Innovative financing can strengthen health supply chains through diversification, private sector investment and facilitating risk sharing. However, barriers still exist. Overcoming these barriers requires coordinated efforts that support innovation. There are many examples of supply chain innovators who have tackled elements of supply chain challenges, but they face issues in accessing capital at various stages.

Accessing development grants is also difficult for many organisations if they are not already part of the ecosystem. These issues will be tackled in a panel of public, private and development sector experts who will discuss examples of innovative financing and explore the different barriers and how they could be overcome.
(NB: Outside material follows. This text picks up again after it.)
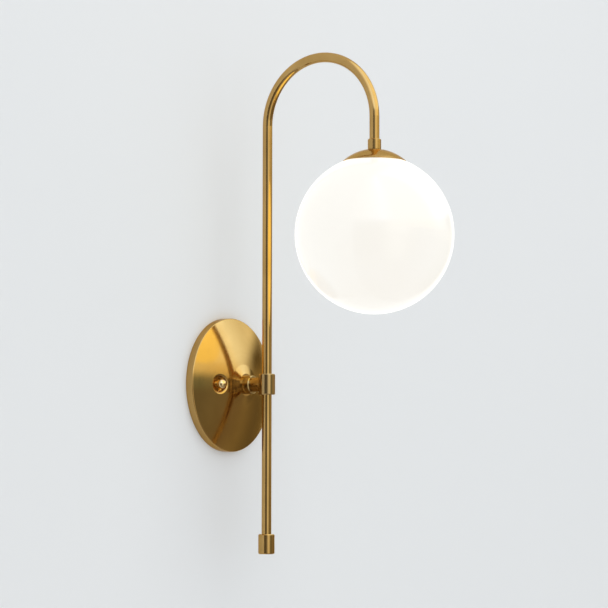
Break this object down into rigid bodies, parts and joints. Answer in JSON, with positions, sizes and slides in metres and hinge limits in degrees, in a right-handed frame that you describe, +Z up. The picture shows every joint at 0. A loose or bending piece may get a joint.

This panel discussion will be moderated by Dr Iain Barton, founder of Health 4 Development, South Africa.

How the implementation of National Health Insurance will change the supply chain roles of the public and private Sectors will be examined in a powerful panel discussion moderated by Edward Llewellyn, Southern Africa regional director of ARC, South Africa.

How to professionalise the health supply chain workforce is the question that PtD’s executive manager Dominique Zwinkels will be looking to answer at SAPICS 2023. She will join a panel moderated by MSH’s Dr Andrew Brown, which will feature Rebecca Alban and Dauda Majanbu from VillageReach, and Azuka Okeke from ARC. This discussion will centre on the supply chain workforce and the main pillars to institutionalise supply chain management as a profession in the public and private sectors.

A SAPICS Conference workshop focused on building resilient health supply chains through private sector engagement will offer strategies to leverage the private sector’s financial resources, technical expertise and innovative solutions.

Schoemaker says that SAPICS is excited about the diversity of voices at this year’s conference: “This year we’re bringing the public and private sectors together like never before. We are hoping that the panel discussions, presentations, workshops and networking opportunities will help hundreds of attendees to learn from one another and lead to collaborations that will benefit the supply chain workforce, health systems and ultimately populations on the African continent.”